After everyone has passed or after all dice have been used, players retrieve their deniers and return expelled citizens to their personal supplies. The game ends after the round with the final red card. You get VPs throughout the game, plus you can get one for a presence on an uncountered event card. You can get more for citizens on activity cards. You lose two for each of the three levels of the cathedral on which you have no cubes. You also gain VPs based on how well you completed your mission. The player with the most VPs wins.
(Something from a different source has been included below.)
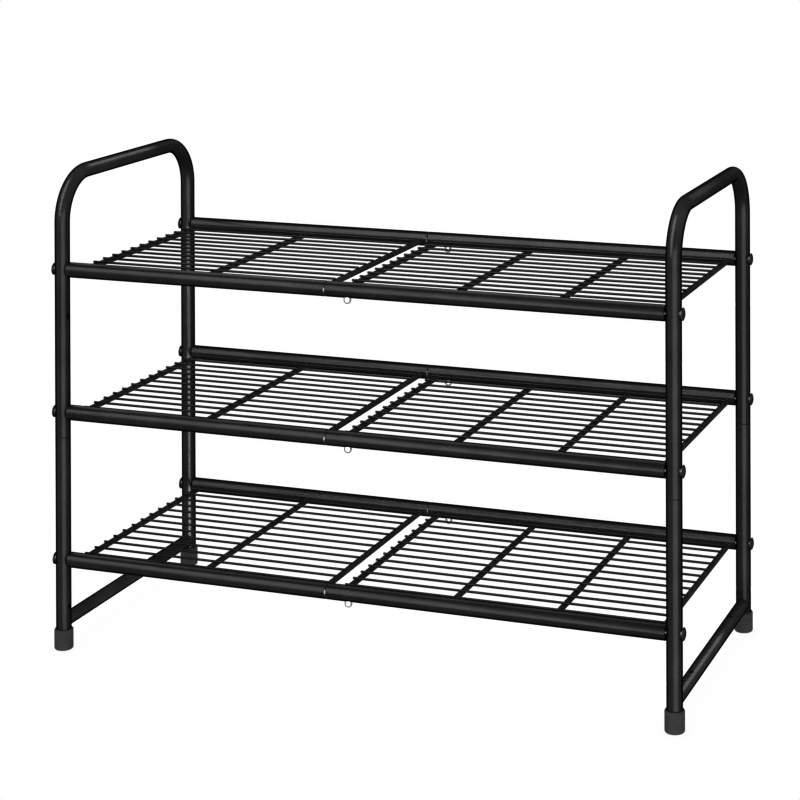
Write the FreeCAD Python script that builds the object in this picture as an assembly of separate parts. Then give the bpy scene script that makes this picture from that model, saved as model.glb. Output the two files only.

Now I know that there’s no way to really understand how this game works without actually playing it. It’s been a while since I’ve seriously looked at a true Euro. I must say that I am enjoying the trend of using dice in Eurogames, mitigating the luck by adding unique mechanics. The concept of using dice as influence is not new, but the ability to use other players’ dice is not something I’m familiar with in other games. The theme still seems kind of bland to me, and I don’t quite understand how it works with the game, but the theme is not important. This game is not trying to be a huge thematic historical experience, it’s simply trying to provide a context for what you’re doing. I know that irritates people, but I don’t mind.
I’m looking forward to giving this game a shot, though I doubt it’s something I’m going to buy for myself. Who knows, maybe I’ll love it. If you are interested in finding out more, check out BGG. I have no idea of the pricing since Z-Man doesn’t even have it on their schedule yet, but I’m guessing it will be in the $50-60 range.
Thanks for reading, and insert clever tagline here.